One augmentation strategy leverages the context of the conversation. For example, who are the participants and what is known about these individuals (personal context), what was just said (dialogue context), where is the conversation taking place (geo context), what time of day and season is it (time context), etc. A powerful form of context is the shared visual setting of the conversation between the human(s) and machine. The shared visual scene may be from a device (phone, smart glasses) or represented on a screen (browser, maps, etc.) The elements in the visual context can be exploited by grounding the natural language conversational interaction, thereby changing the priors of certain concepts and increasing the accuracy of the system. In this talk, I will present some of my historical work in this area as well as my recent work in the AI Virtual Assistant (AVA) Lab at Georgia Tech.

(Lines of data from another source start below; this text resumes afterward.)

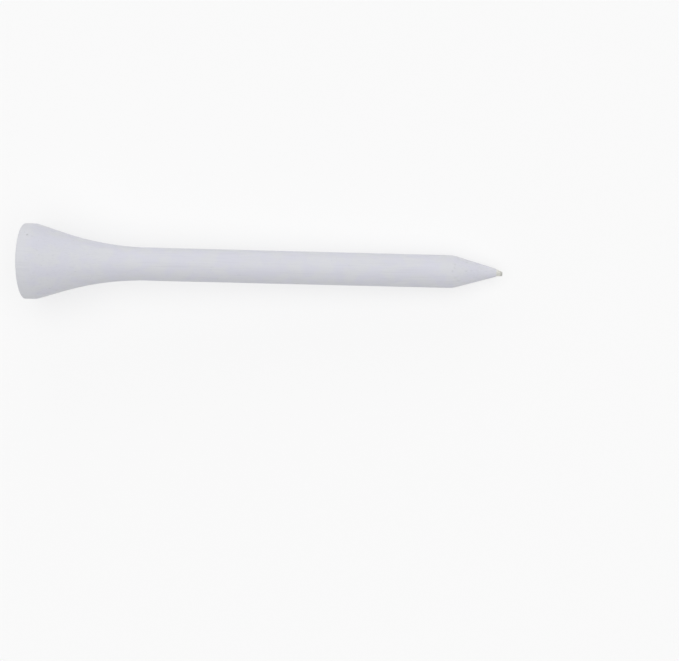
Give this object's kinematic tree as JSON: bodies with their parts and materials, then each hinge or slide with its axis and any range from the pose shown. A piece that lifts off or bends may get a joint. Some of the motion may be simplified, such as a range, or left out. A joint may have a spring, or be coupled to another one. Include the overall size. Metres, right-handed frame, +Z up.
{
  "type": "golf tee",
  "caption": "White-lacquered turned wooden golf tee with a cupped, flared head, a straight round shank and a conical point with a bare wood nib, lying on its side.",
  "frame": {"origin": "on the floor under the middle of the tee's box, as it lies on its side on its head and the shoulder of its point", "axes": "+X from the cup towards the point, with the tee's own axis in the XZ plane and dipping 2.89 degrees towards the point; +Z up; +Y square to both"},
  "size_m": [0.0702, 0.011, 0.0111],
  "materials": {
    "hardwood": "bare turned birch with fine straight grain, seen only on the nib",
    "white_lacquer": "cool white satin lacquer, several thin tumbled coats, faint grain and turning rings showing through"
  },
  "bodies": {
    "root": {"wood_core": "hardwood", "lacquer_coat": "white_lacquer"}
  },
  "joints": []
}
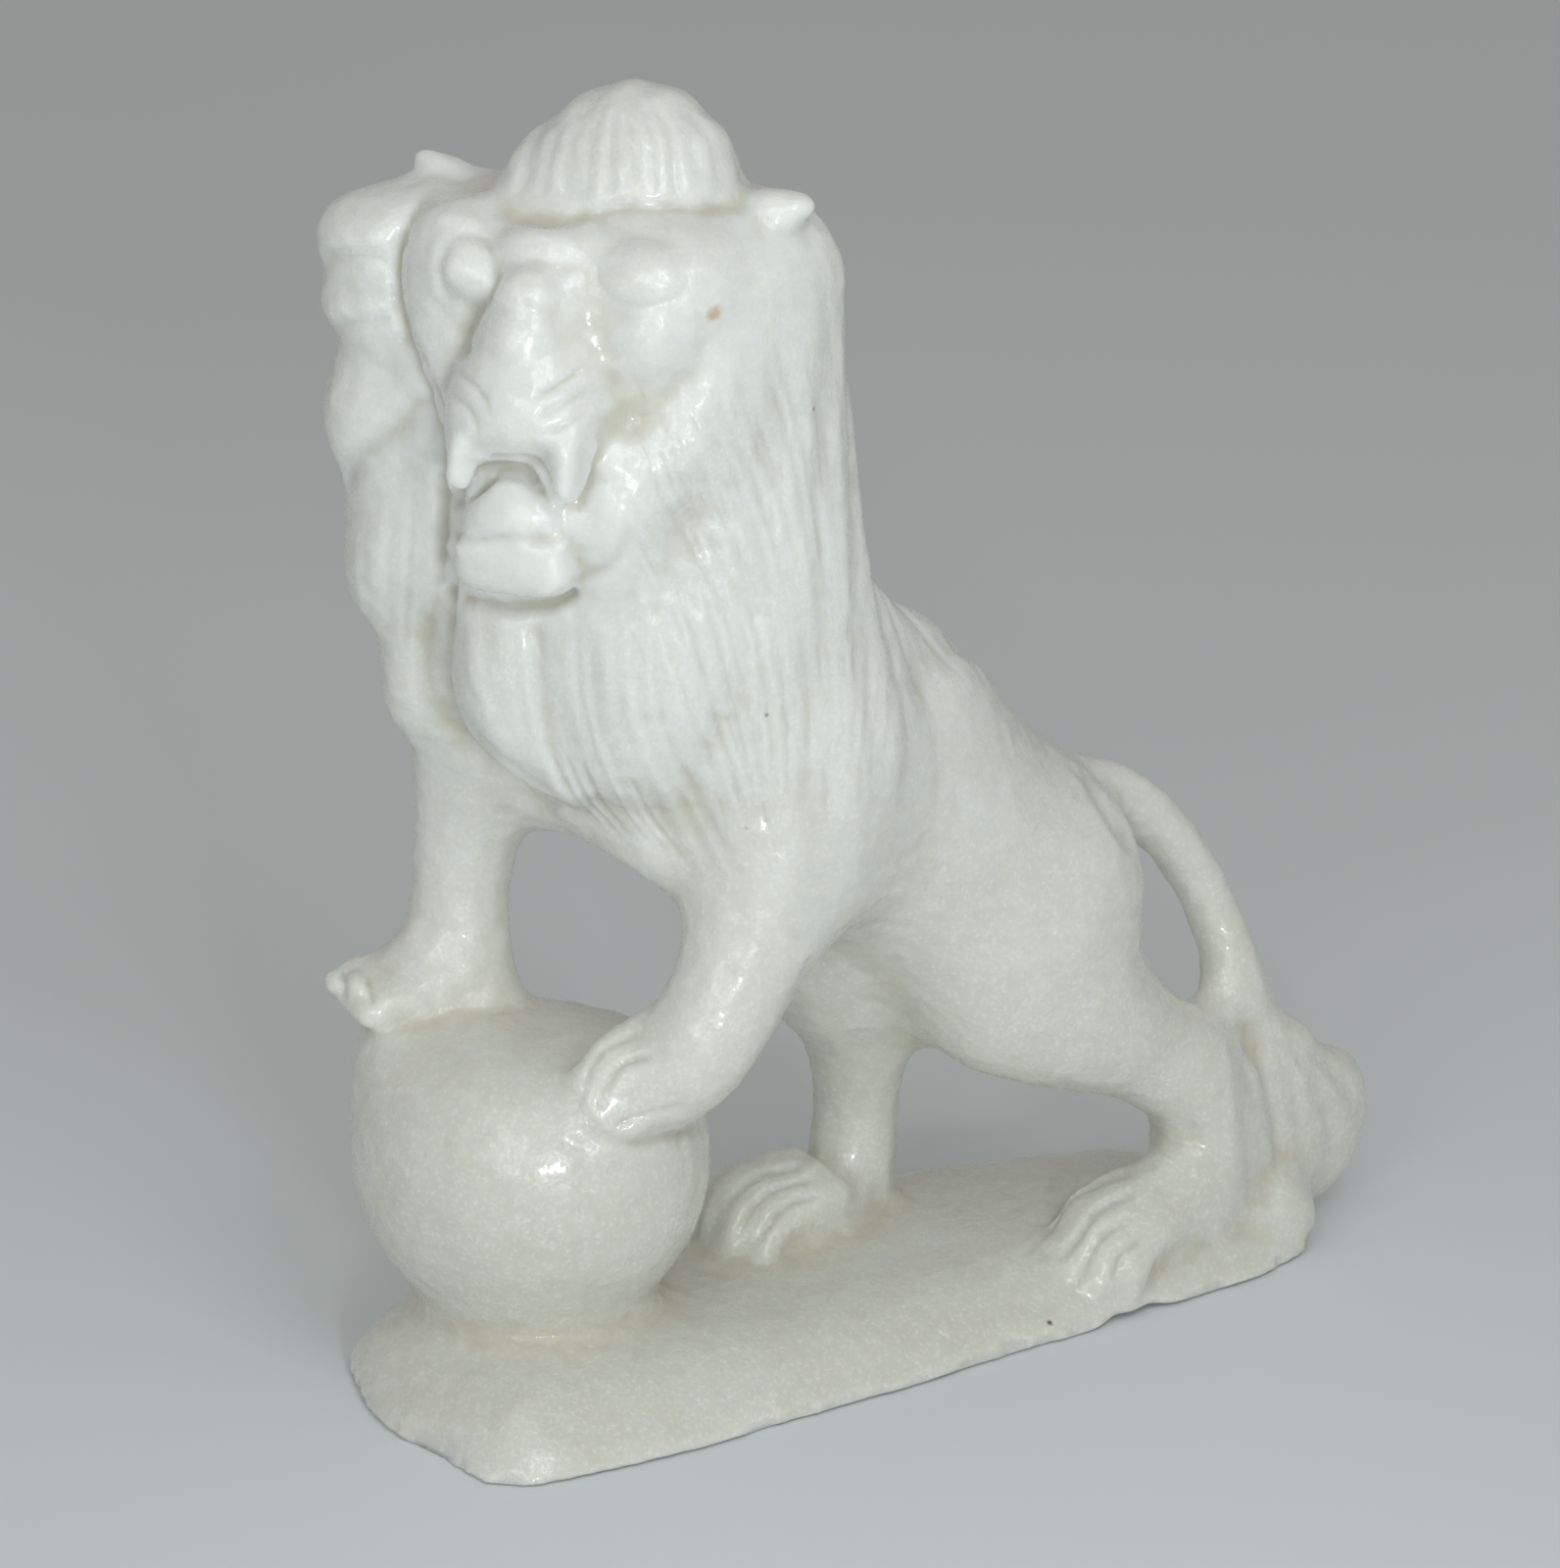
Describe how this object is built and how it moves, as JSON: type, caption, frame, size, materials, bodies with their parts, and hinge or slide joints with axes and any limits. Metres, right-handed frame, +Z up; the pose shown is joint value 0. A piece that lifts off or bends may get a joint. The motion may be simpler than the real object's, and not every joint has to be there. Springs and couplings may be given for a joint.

Dr. Larry Heck is a Professor with a joint appointment in the School of Electrical and Computer Engineering and the School of Interactive Computing at the Georgia Institute of Technology. He holds the Rhesa S. Farmer Distinguished Chair of Advanced Computing Concepts and is a Georgia Research Alliance Eminent Scholar. His received the BSEE from Texas Tech University (1986), and MSEE and PhD EE from the Georgia Institute of Technology (1989,1991). He is a Fellow of the IEEE, inducted into the Academy of Distinguished Engineering Alumni at Georgia Tech and received the Distinguished Engineer Award from the Texas Tech University Whitacre College of Engineering. He was a Senior Research Engineer with SRI (1992-98), Vice President of R&D at Nuance (1998-2005), Vice President of Search and Advertising Sciences at Yahoo! (2005-2009), Chief Scientist of the Microsoft Speech products and Distinguished Engineer in Microsoft Research (2009-2014), Principal Scientist with Google Research (2014-2017), and CEO of Viv Labs and SVP at Samsung (2017-2021).